* _MATERIAL_:
/---
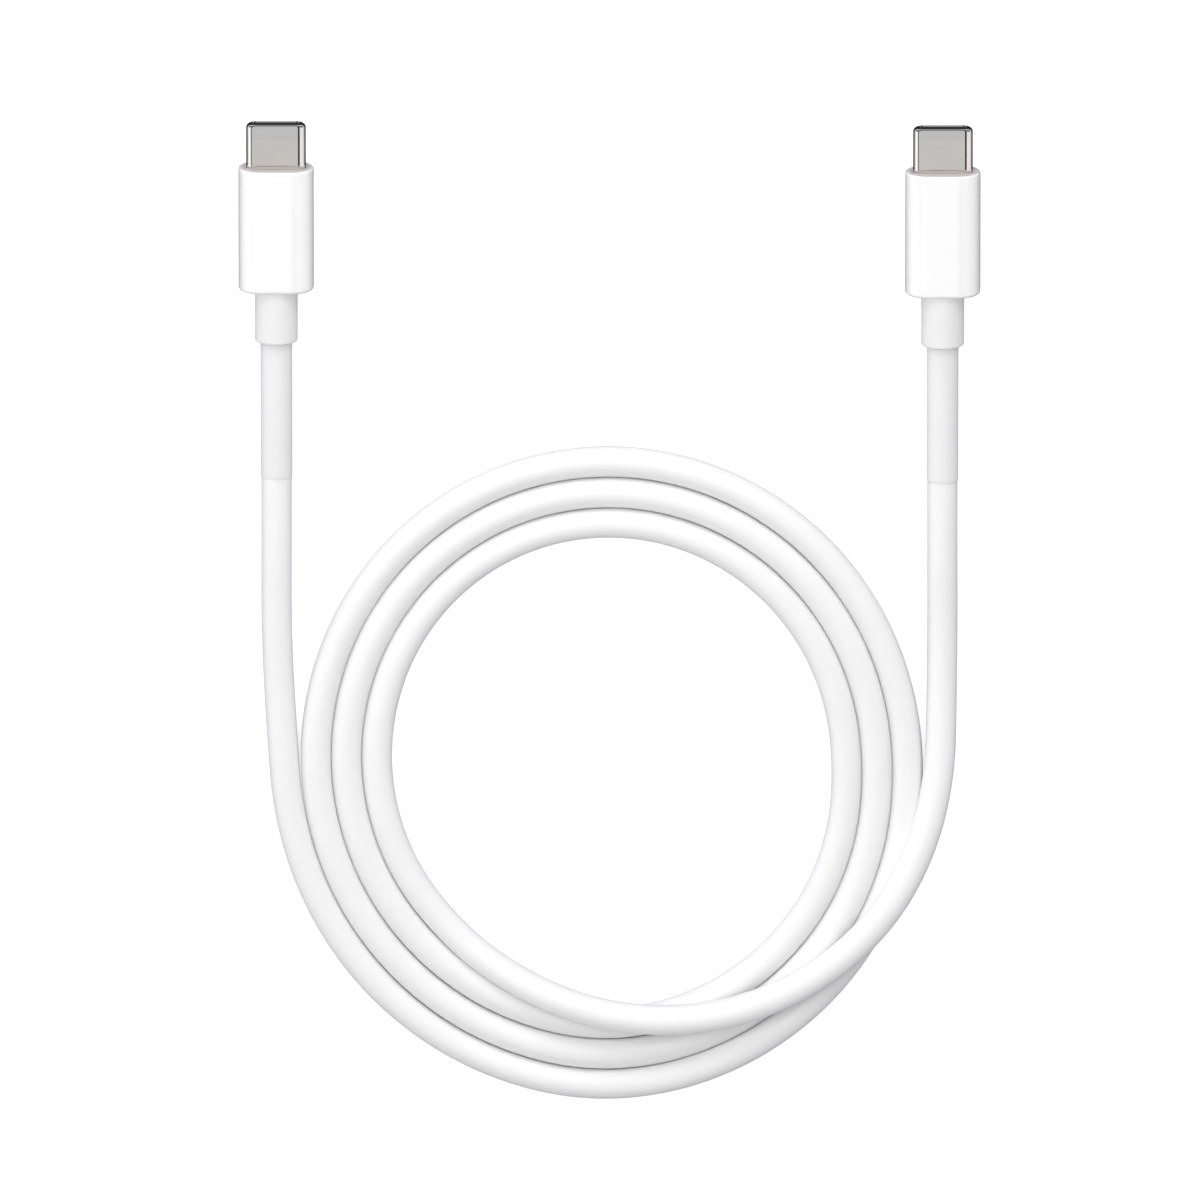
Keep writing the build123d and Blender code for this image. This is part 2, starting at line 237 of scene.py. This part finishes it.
def finishes():
    """Every material, by the slot that it is for. Made once, when first asked for."""
    if MADE:
        return MADE
    look = bpy.context.scene.cable_finish
    along = (1.0, 0.15, 1.0)    # lines that run along the plug
    MADE.update({
        # TPE, extruded: soft satin white with a barely visible die grain
        "cable_jacket": polymer("TPE_extruded", look.jacket, 0.42, 0.35, 0.004),
        # ABS, moulded in a polished tool: deep gloss, faint flow marks
        "housing_plastic": polymer("ABS_polished", look.housing, 0.16, 1.6, 0.001,
                                   0.01, 0.6),
        # ABS, moulded in a spark-eroded tool: fine even matte
        "insert_plastic": polymer("ABS_satin", look.insert, 0.45, 0.18, 0.004),
        # TPE, moulded: fine matte, a little greyer than the jacket
        "collar_elastomer": polymer("TPE_moulded_collar", look.sleeve, 0.55, 0.22, 0.006),
        "sleeve_elastomer": polymer("TPE_moulded_sleeve", look.sleeve, 0.5, 0.25, 0.005),
        # nickel on drawn steel: bright, with fine lines the way it was drawn, and a dark
        # edge tint that is painted shade along its outline in the reflection
        "plug_steel": metal("nickel_plated_steel", look.steel, 0.1, 0.06, 0.0002, along,
                            edge="#585452", cool=TIP_ALONG_Y),
        # LCP, moulded: black and a little glossy
        "carrier_polymer": polymer("LCP_moulded", colour("#16161A"), 0.4, 0.1, 0.003),
        # gold over nickel on copper alloy: bright yellow, rolled
        "gold_contact": metal("gold_plated_copper", colour("#F0C878"), 0.22, 0.05, 0.0004,
                              along),
        # stainless spring strip: bright and rolled
        "spring_steel": metal("stainless_strip", colour("#B9B9BC"), 0.25, 0.05, 0.0005,
                              along),
        # glass-epoxy board under green solder mask
        "circuit_board": polymer("solder_mask", colour("#0F5A34"), 0.3, 0.3, 0.004,
                                 0.06, 0.3),
        # fired ceramic
        "chip_ceramic": polymer("fired_ceramic", colour("#9A7A5C"), 0.5, 0.08, 0.002,
                                0.05),
        # epoxy moulding compound
        "chip_resin": polymer("epoxy_compound", colour("#1A1A1D"), 0.55, 0.08, 0.003),
        # tin on steel: soft grey shine
        "tinned_steel": metal("tinned_steel", colour("#C4C4C6"), 0.32, 0.1, 0.0008, along),
        # tinned copper, braided: dull grey with a coarse grain
        "tinned_braid": metal("tinned_braid", colour("#B8B4B0"), 0.38, 0.12, 0.02,
                              (1, 1, 1)),
        # polyethylene, moulded: milky and soft
        "inner_plastic": polymer("polyethylene", colour("#DCDCD6"), 0.5, 0.5, 0.006),
        # PVC insulation, extruded
        "red_insulation": polymer("PVC_red", colour("#B32420"), 0.4, 0.2, 0.003),
        "black_insulation": polymer("PVC_black", colour("#1B1B1B"), 0.4, 0.2, 0.003),
        "green_insulation": polymer("PVC_green", colour("#2A7A3B"), 0.4, 0.2, 0.003),
        "blue_insulation": polymer("PVC_blue", colour("#27489A"), 0.4, 0.2, 0.003),
    })
    return MADE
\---
Write out the listing once more, matching it exactly.

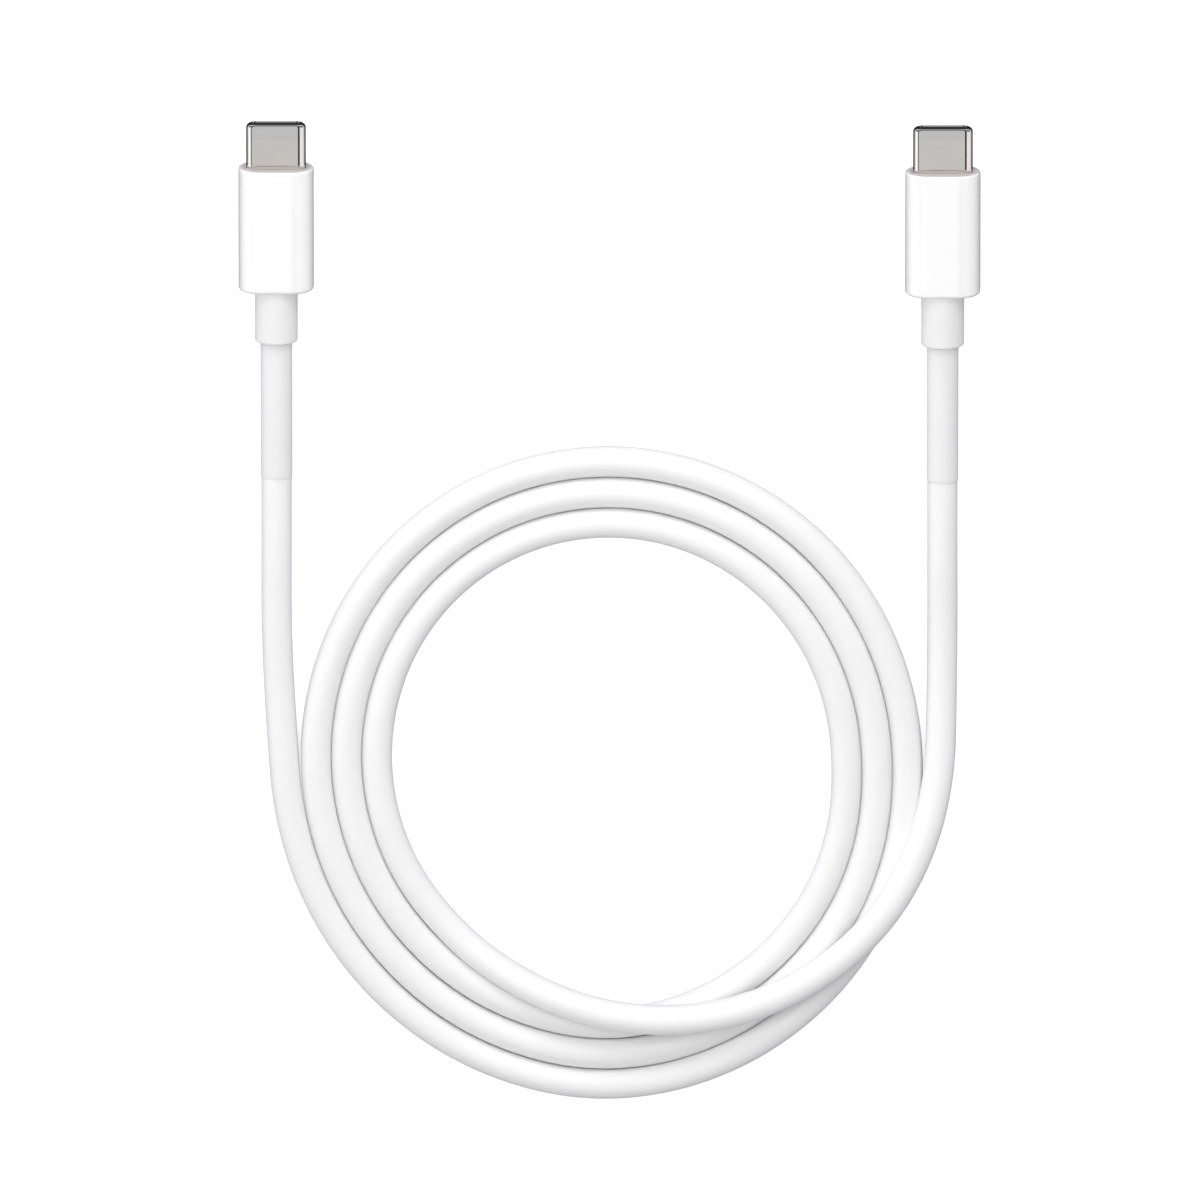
Keep writing the build123d and Blender code for this image. This is part 2, starting at line 237 of scene.py. This part finishes it.
def finishes():
    """Every material, by the slot that it is for. Made once, when first asked for."""
    if MADE:
        return MADE
    look = bpy.context.scene.cable_finish
    along = (1.0, 0.15, 1.0)    # lines that run along the plug
    MADE.update({
        # TPE, extruded: soft satin white with a barely visible die grain
        "cable_jacket": polymer("TPE_extruded", look.jacket, 0.42, 0.35, 0.004),
        # ABS, moulded in a polished tool: deep gloss, faint flow marks
        "housing_plastic": polymer("ABS_polished", look.housing, 0.16, 1.6, 0.001,
                                   0.01, 0.6),
        # ABS, moulded in a spark-eroded tool: fine even matte
        "insert_plastic": polymer("ABS_satin", look.insert, 0.45, 0.18, 0.004),
        # TPE, moulded: fine matte, a little greyer than the jacket
        "collar_elastomer": polymer("TPE_moulded_collar", look.sleeve, 0.55, 0.22, 0.006),
        "sleeve_elastomer": polymer("TPE_moulded_sleeve", look.sleeve, 0.5, 0.25, 0.005),
        # nickel on drawn steel: bright, with fine lines the way it was drawn, and a dark
        # edge tint that is painted shade along its outline in the reflection
        "plug_steel": metal("nickel_plated_steel", look.steel, 0.1, 0.06, 0.0002, along,
                            edge="#585452", cool=TIP_ALONG_Y),
        # LCP, moulded: black and a little glossy
        "carrier_polymer": polymer("LCP_moulded", colour("#16161A"), 0.4, 0.1, 0.003),
        # gold over nickel on copper alloy: bright yellow, rolled
        "gold_contact": metal("gold_plated_copper", colour("#F0C878"), 0.22, 0.05, 0.0004,
                              along),
        # stainless spring strip: bright and rolled
        "spring_steel": metal("stainless_strip", colour("#B9B9BC"), 0.25, 0.05, 0.0005,
                              along),
        # glass-epoxy board under green solder mask
        "circuit_board": polymer("solder_mask", colour("#0F5A34"), 0.3, 0.3, 0.004,
                                 0.06, 0.3),
        # fired ceramic
        "chip_ceramic": polymer("fired_ceramic", colour("#9A7A5C"), 0.5, 0.08, 0.002,
                                0.05),
        # epoxy moulding compound
        "chip_resin": polymer("epoxy_compound", colour("#1A1A1D"), 0.55, 0.08, 0.003),
        # tin on steel: soft grey shine
        "tinned_steel": metal("tinned_steel", colour("#C4C4C6"), 0.32, 0.1, 0.0008, along),
        # tinned copper, braided: dull grey with a coarse grain
        "tinned_braid": metal("tinned_braid", colour("#B8B4B0"), 0.38, 0.12, 0.02,
                              (1, 1, 1)),
        # polyethylene, moulded: milky and soft
        "inner_plastic": polymer("polyethylene", colour("#DCDCD6"), 0.5, 0.5, 0.006),
        # PVC insulation, extruded
        "red_insulation": polymer("PVC_red", colour("#B32420"), 0.4, 0.2, 0.003),
        "black_insulation": polymer("PVC_black", colour("#1B1B1B"), 0.4, 0.2, 0.003),
        "green_insulation": polymer("PVC_green", colour("#2A7A3B"), 0.4, 0.2, 0.003),
        "blue_insulation": polymer("PVC_blue", colour("#27489A"), 0.4, 0.2, 0.003),
    })
    return MADE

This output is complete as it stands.